Собственно, ещё ни разу вредители не уходили, не оплатив порчу имущества. После такого невольно начинаешь уважать священнослужителей, хотя мне и в бога-то особо веровать не приходилось. Не в этой жизни точно.

Проводив чоповцев грустным взглядом, я подошла к дяде Керопу и ткнулась лбом в его мягкое плечо. Мужчина тут же успокаивающе похлопал по моей спине и выдал одному ему понятную фразу на родном грузинском. Я, как обычно, не отреагировала. Да и не хотелось мне ни на что реагировать. Единственное желание, вертевшееся на подкорке, требовало плюнуть на всё, вручить работникам кафе задание и исчезнуть на месяц-другой. Но я не могу. Оставить бизнес в надёжных руках – это одно, бросить больную мать – совсем другое.

– Тэбе отдых нужен, Лиса. Паслюшай, дядя Кероп прекрасно видеть, как ты устал. Ещё нэмного – и сама ноги протянэщь. В гроб краше кладут.

Фыркнув в ответ что-то о грузинской бестактности, я махнула рукой и отправилась домой. Благо на машине ехать совсем недолго, ведь сил не было даже на то, чтобы жать на педали и крутить баранку. Уровень стресса зашкаливал настолько, что вместе с кровяными клетками во мне сворачивалась и личность.

Но домой я зашла, нацепив улыбку. Поцеловала маму в макушку, узнав, как прошел её день, намазала её острые колени обезболивающим кремом и предложила посмотреть «Зиту и Гиту», как хотела ещё утром. Мама была рада, она улыбалась, когда я положила голову ей на колени, и принялась нежно гладить меня по волосам.

– Сложный день?

Я могла рассказать правду, поделиться тревогами и проблемами, но не хотела отнимать её нервные клетки.
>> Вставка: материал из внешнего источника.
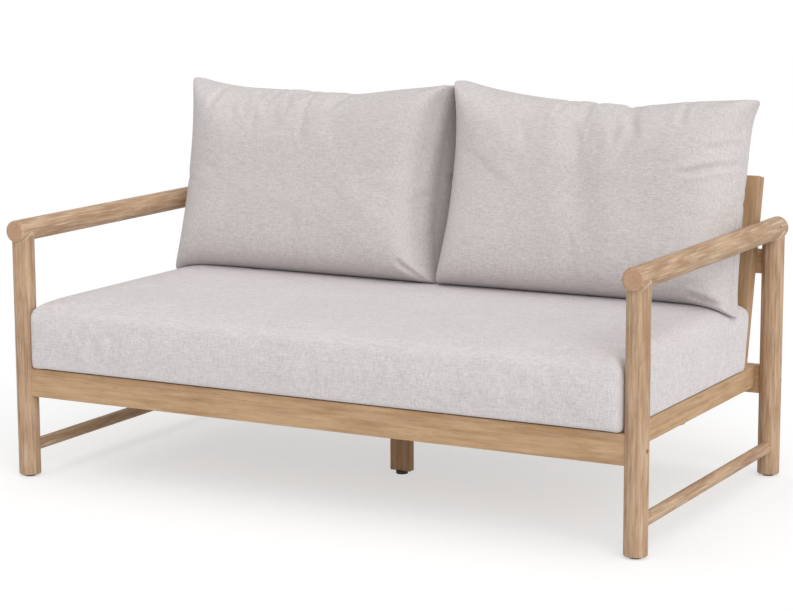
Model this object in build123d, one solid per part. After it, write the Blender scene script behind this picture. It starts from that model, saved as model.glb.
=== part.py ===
from build123d import *
from math import cos, radians, sin, tan
import os

# Patio loveseat in millimetres. The origin is on the floor, midway between the four legs.
# X runs to the right as seen from the front, the front faces minus Y and Z is up.

# Legs, arms and stretchers, turned from round stock
leg_spacing_x = 1500
leg_spacing_y = 782
pole_diameter = 50
arm_axis_height = 568
arm_overhang = 32
arm_end_radius = 6
leg_foot_chamfer = 2
stretcher_diameter = 28
stretcher_axis_height = 68

# Plastic glides under the legs
leg_glide_height = 5
centre_glide_height = 8
glide_diameter = 28
glide_pin_diameter = 6
glide_pin_length = 18

# Boards of the seat frame
board_thickness = 20
board_edge_radius = 2
rail_face_offset = 14
seat_rail_top = 254
main_rail_height = 65
side_rail_height = 50
side_rail_inset = 33.6
upper_rail_below_arm = 103
upper_rail_height = 54
ledger_height = 30
bearer_height = 50
bearer_front_offset = 12
centre_leg_width = 52
seat_slat_count = 11
seat_slat_width = 65
seat_slat_thickness = 14
slat_side_clearance = 0.5

# Reclined back, measured up the posts from the seat frame and forward from the posts' front faces
recline_degrees = 11.67
post_foot_y = 300
post_top_above_arm = 118
post_width = 45
post_thickness = 35
post_inset_from_side_rail = 2.4
back_rail_setback = 9
back_rail_width = 60
back_top_rail_drop = 8
back_lower_rail_height = 105
back_slats_per_side = 4
back_slat_width = 56
back_slat_thickness = 12
tenon_length = 10

# Bolts, barrel nuts, dowels and screws
bolt_diameter = 6
bolt_head_diameter = 10
bolt_head_height = 6
bolt_head_recess = 12
bolt_length = 80
hex_socket_width = 5
hex_socket_depth = 3
hex_socket_sides = 6
nut_diameter = 10
nut_length = 14
nut_distance_from_leg = 30
dowel_diameter = 8
dowel_length = 40
rail_dowel_length = 26
rail_dowel_spread = 19
side_dowel_spread = 16
bearer_dowel_spread = 9
post_dowel_spread = 8.5
arm_dowel_diameter = 12
arm_dowel_length = 44
screw_diameter = 4
screw_head_diameter = 8
screw_head_height = 3
slat_screw_length = 30
frame_screw_length = 35
ledger_screw_count = 4
post_screw_spread = 14
centre_leg_screw_spread = 14

# Fits
joint_clearance = 0.05
bore_clearance = 0.1
cushion_gap = 0.4

# Seat cushion: a foam block in a fabric cover, with a crowned top and rounded edges
seat_cushion_side_gap = 2
seat_cushion_front_overhang = 7
seat_cushion_edge_height = 144
seat_cushion_crown = 13
seat_cushion_edge_radius = 24
seat_cushion_corner_radius = 30
seat_cushion_side_bow = 1.2
seat_crown_top_inset = 225
seat_cushion_edge_steps = 3
seat_crown_steps = 4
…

Я могла так же и солгать, сообщив, что всё нормально и я справляюсь, но привыкла говорить как есть.

– Они никогда не бывают лёгкими, – сказала уклончиво. – Я разберусь.

Мама не ответила, но я всей своей сутью чувствовала, что она в меня верит. И это всегда действовало успокаивающе. Я не заметила, на каком моменте фильма уснула, мама разбудила лишь к концу и отправила спать.

Мне снился Пашка. Такой же улыбчивый и забавный, как когда-то. До разборок со Стужевым. До того, как его уверенность во мне растворилась.

– Лиса-Алиса, – звал он, подтрунивая, – а спорим, ты продуешь мне в карты?

– А спорим!

– Нет, давай на что-то существенное спорить! – сверкали его добрые глаза. – Спорим, ты сможешь огрызнуться физичке, когда та спросит домашку?

Я улыбалась во сне и тянула к нему руки, чтобы ухватить за ухо, но Пашка постоянно ускользал от меня в последнюю секунду.

– А спорим!

– Нет, давай на то, на что ты спорить не захочешь? – казалось, что он настоящий, а сон и не сон вовсе. – Спорим, ты не поцелуешь Стужева?

Сердце толкнулось в груди так болезненно сильно, что я, кажется, открыла глаза раньше, чем успела проснуться. Вскочила с постели и попыталась унять сердцебиение, пока в ушах набатом отбивало «…не поцелуешь Стужева».

Он никогда не предлагал мне ничего подобного. С чего вдруг подсознание выдало такие кульбиты в обход всякой логики?

Чёрт возьми! Должно быть, на фоне стресса я совсем выжила из ума.

Уснуть ещё долго не получалось из-за странного ощущения, что надвигающийся поезд неприятностей настолько близко, что я уже слышала предупредительный гудок машиниста. Ещё немного – и меня размажет по холодным рельсам под равнодушными взглядами прохожих. И никто не крикнет в спину: «Савельева, берегись!»

Глава 3

Полторы недели спустя

Время тянулось словно резиновое. Кажется, стрелки часов должны двигаться быстрее, но они, словно издеваясь, отбивали тихим стуком каждую секунду в подобии капель воды.